1-6 狂犬王
命を吸えば、生きられる。それは皆、同じ。しかし、才の価値は、同じではない。わかるようで、わからない。理解しているようで、まったく理解されない。
禁忌といわれる才を、否応無しに背負い込む。そんな幼子の気持ちを、少しでも思いやったか。
利用することしか考えない、そんなヤツしか寄ってこない。不信感が募り募って、どうしようもなくなる。それなのに。
「死なないんだから、最前線で頑張れよ。」
エンは、何も言わない。言い返す気力が、ない。それをわかっていて、言う。
「オマエが盾になれ。」
気がつくと、奪っていた。
「死なないくせに、悲観するなよ。」
エンが、見えない涙を流す。耐えられない。死なないんじゃない。死ねないんだ。それなのに!
「才を奪われても、悲観するなよ。」
ずぶりと刺すように言って、奪った。
「楽しめ」
エンの心に、ひびが入る。生きるために命を吸う。人だって、いろんな命を奪って生きている。弱肉強食。鎖のように繋がっている。だが、楽しめ?
「オマエは、楽しめるんだな。」
ざくりと刃を入れるように、奪った。
毎日、毎日。歌うように暴言を吐く。やさしい従兄は、歪んでゆく。
祖父は、暴食と争いを嫌悪していた。変わり者だと言われたが、治癒の才は重宝される。暴言を吐かれ、傷つく姿なんて、見たことがない。
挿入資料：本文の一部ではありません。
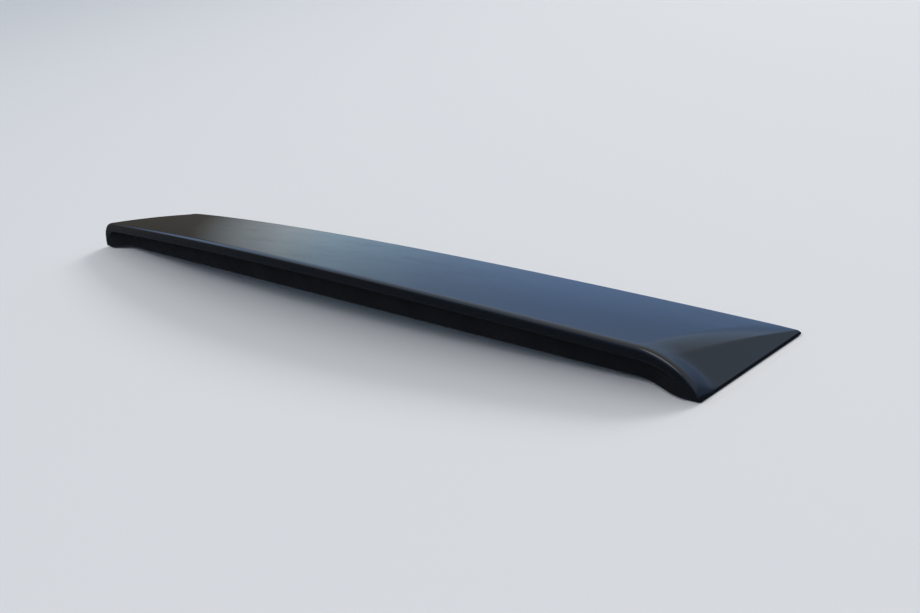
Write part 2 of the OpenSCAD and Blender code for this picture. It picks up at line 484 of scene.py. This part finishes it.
world = bpy.data.worlds.new("soft_studio")
scene.world = world
world.use_nodes = True
wn = world.node_tree
bg = wn.nodes["Background"]
tc = wn.nodes.new("ShaderNodeTexCoord")
sep = wn.nodes.new("ShaderNodeSeparateXYZ")
wn.links.new(tc.outputs["Generated"], sep.inputs[0])


def ramp_of(source, stops):
    """a colour ramp over source, its stops given in source's own units"""
    first, last = stops[0][0], stops[-1][0]
    scale = wn.nodes.new("ShaderNodeMapRange")
    scale.inputs["From Min"].default_value, scale.inputs["From Max"].default_value = first, last
    wn.links.new(source, scale.inputs["Value"])
    node = wn.nodes.new("ShaderNodeValToRGB")
    wn.links.new(scale.outputs["Result"], node.inputs["Fac"])
    el = node.color_ramp.elements
    while len(el) < len(stops):
        el.new(0.5)
    for e, (p, c) in zip(el, stops):
        e.position = (p - first) / (last - first)
        e.color = (*c, 1)
    return node.outputs["Color"]


def world_mix(factor, a, b):
    node = wn.nodes.new("ShaderNodeMix")
    node.data_type = "RGBA"
    wn.links.new(factor, node.inputs["Factor"])
    for socket, value in (("A", a), ("B", b)):
        if isinstance(value, tuple):
            node.inputs[socket].default_value = (*value, 1)
        else:
            wn.links.new(value, node.inputs[socket])
    return node.outputs["Result"]


# by height of the direction: dark ground, then a dusky to pale sky
by_height = ramp_of(sep.outputs["Z"], [
    (-0.25, (0.030, 0.036, 0.044)),
    (-0.17, (0.040, 0.048, 0.060)),
    (-0.09, (0.13, 0.19, 0.28)),
    (0.02, (0.14, 0.225, 0.355)),
    (0.09, (0.15, 0.24, 0.40)),
    (0.15, (0.19, 0.29, 0.48)),
    (0.25, (0.28, 0.385, 0.60)),
    (0.35, (0.35, 0.48, 0.70)),
    (0.62, (0.49, 0.61, 0.78)),
    (0.78, (0.66, 0.66, 0.66)),
    (1.0, (0.60, 0.59, 0.57)),
])
# along the horizon, by degrees from -x towards +y: a dark stretch, then the brightest of the sky beside it
west = wn.nodes.new("ShaderNodeMath")
west.operation = "MULTIPLY"
west.inputs[1].default_value = -1.0
wn.links.new(sep.outputs["X"], west.inputs[0])
turn = wn.nodes.new("ShaderNodeMath")
turn.operation = "ARCTAN2"
wn.links.new(sep.outputs["Y"], turn.inputs[0])
wn.links.new(west.outputs[0], turn.inputs[1])
degrees = wn.nodes.new("ShaderNodeMath")
degrees.operation = "DEGREES"
wn.links.new(turn.outputs[0], degrees.inputs[0])
by_turn = ramp_of(degrees.outputs[0], [
    (-70.0, (0.14, 0.22, 0.35)),
    (-40.0, (0.05, 0.048, 0.045)),
    (24.6, (0.055, 0.051, 0.044)),
    (27.0, (0.240, 0.267, 0.283)),
    (28.7, (0.327, 0.383, 0.420)),
    (31.0, (0.264, 0.378, 0.476)),
    (36.0, (0.178, 0.266, 0.405)),
    (42.0, (0.155, 0.245, 0.43)),
    (60.0, (0.155, 0.245, 0.41)),
])
low = ramp_of(sep.outputs["Z"], [
    (-0.28, (0, 0, 0)),
    (-0.14, (1, 1, 1)),
    (0.12, (1, 1, 1)),
    (0.30, (0, 0, 0)),
])
around = world_mix(low, by_height, by_turn)
# a soft bright patch high behind the part, for its gloss to show from ahead
dot = wn.nodes.new("ShaderNodeVectorMath")
dot.operation = "DOT_PRODUCT"
dot.inputs[1].default_value = (0.0, -0.60, 0.80)
wn.links.new(tc.outputs["Generated"], dot.inputs[0])
patch = wn.nodes.new("ShaderNodeMapRange")
patch.interpolation_type = "SMOOTHERSTEP"
patch.inputs["From Min"].default_value, patch.inputs["From Max"].default_value = 0.88, 0.99
wn.links.new(dot.outputs["Value"], patch.inputs["Value"])
lit = world_mix(patch.outputs["Result"], around, (2.4, 2.45, 2.55))
wn.links.new(lit, bg.inputs["Color"])
bg.inputs["Strength"].default_value = 1.0


def area(name, loc, target, sx, sy, watts, color=(1, 1, 1)):
    li = bpy.data.lights.new(name, "AREA")
    li.shape = "RECTANGLE"
    li.size, li.size_y, li.energy, li.color = sx, sy, watts, color
    ob = bpy.data.objects.new(name, li)
    scene.collection.objects.link(ob)
    ob.location = loc
    ob.rotation_euler = (Vector(target) - Vector(loc)).to_track_quat("-Z", "Y").to_euler()
    return ob


# the key lies low ahead of the part, so that its shadow falls towards the camera and darkens the lip's reflection
key = area("key_soft", (0.96, 5.7, 4.05), (0.12, 0, 0), 4.2, 2.7, 105, (1.0, 0.985, 0.96))
key.data.spread = math.radians(130)
key.visible_glossy = False
# Camera: the photograph's own viewpoint and perspective, carried into the part's frame, turned to centre the part
C = Vector((1.2696, -0.6704, 0.4248))
yaw, pitch, roll, f_px = math.radians(60.81), math.radians(24.71), math.radians(-14.60), 292.0
fwd = Vector((-math.sin(yaw) * math.cos(pitch), math.cos(yaw) * math.cos(pitch), -math.sin(pitch)))
right = Vector((math.cos(yaw), math.sin(yaw), 0))
up = right.cross(fwd)
r2 = math.cos(roll) * right + math.sin(roll) * up
u2 = -math.sin(roll) * right + math.cos(roll) * up
# centre of the part in the photograph, and how much closer the frame is
px, py, zoom = 466.0, 271.5, 4.85
ray = (fwd + r2 * ((px - 460.0) / f_px) - u2 * ((py - 306.5) / f_px)).normalized()
side = ray.cross(u2).normalized()
above = side.cross(ray).normalized()
cam_data = bpy.data.cameras.new("camera")
cam = bpy.data.objects.new("camera", cam_data)
scene.collection.objects.link(cam)
cam.matrix_world = Matrix(
    ((side.x, above.x, -ray.x, C.x), (side.y, above.y, -ray.y, C.y), (side.z, above.z, -ray.z, C.z), (0, 0, 0, 1))
)
cam_data.sensor_fit = "HORIZONTAL"
cam_data.sensor_width = 36.0
cam_data.lens = 36.0 * f_px * zoom / 920.0
cam_data.clip_start, cam_data.clip_end = 0.02, 100
scene.camera = cam
scene.view_settings.view_transform = "Standard"
scene.view_settings.look = "None"
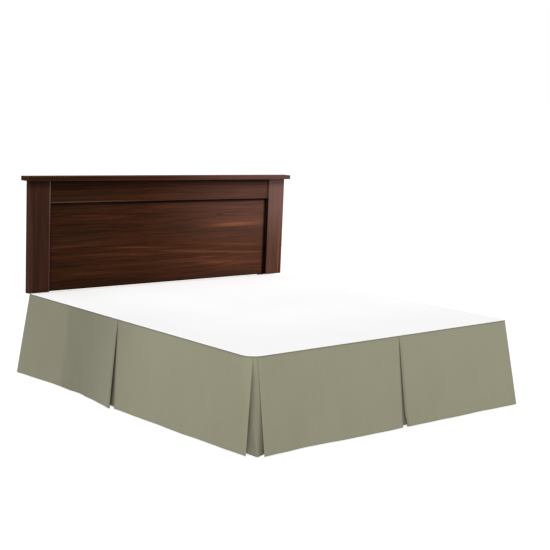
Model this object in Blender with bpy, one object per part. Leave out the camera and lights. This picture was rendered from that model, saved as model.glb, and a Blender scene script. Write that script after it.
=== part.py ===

不死の才だって、収集の才だって、希少価値があるのは同じ。なのに、なぜこうも違うのか。
「カー、収集の才は美しい。」
祖父は言ってくれた。
「美しい才を持つとね、嫉妬されるんだ。」
内緒話をするように、耳元で囁き、笑った。
「王たる者、俯いてはいけない。辛くても笑顔で接しなさい。」
おじい様、私には。
美しく、優しく、賢い化け王。そんな祖母から継いだんだ。だから、私もそうありたい。思っていた。思って、耐えていた。けれど、限界だった。
狂犬王。そう呼ばれた。しかも公然と。
祖父母は泣くだろうか。それとも笑い飛ばすだろうか。落ち込んでいる場合ではない。俯かない。辛くても笑顔を絶やさず、堂々と戦った。城の中でも、外でも。
戦好きな大王は、挑んだ。大国へ。旗色が悪くなると、化け王を前線に送った。勝機を得るために。反対する者もいた。が、大王の言葉を聞き、納得した。
「アレなら勝てる。楽勝だ。最初に奪わせたのは、炎の才だ。恐れるな。」
容赦なく奪った。大王のためではない。ジル王の遺志だ。
『すべての才を奪う』化け王の悲願。才なんて、持たないほうが良い。不幸になるだけだ。
良い王になる。おじい様と約束した。王は民を守るもの。化け王の城で暮らす、すべての者を守る。やってやろうじゃないか。私は狂犬王。犬は、選ぶもの。
何が父だ。何が兄だ。どうでもいい。知るか!
才は増えに増え、一騎当千の強者として、重用されるようになった。しかし、才を駆使し、治療しても、心の傷は治せない。己の無力を思い知り、愕然とする。
それでも、何か。何か、出来るはず。考えて、考えて、たどり着く。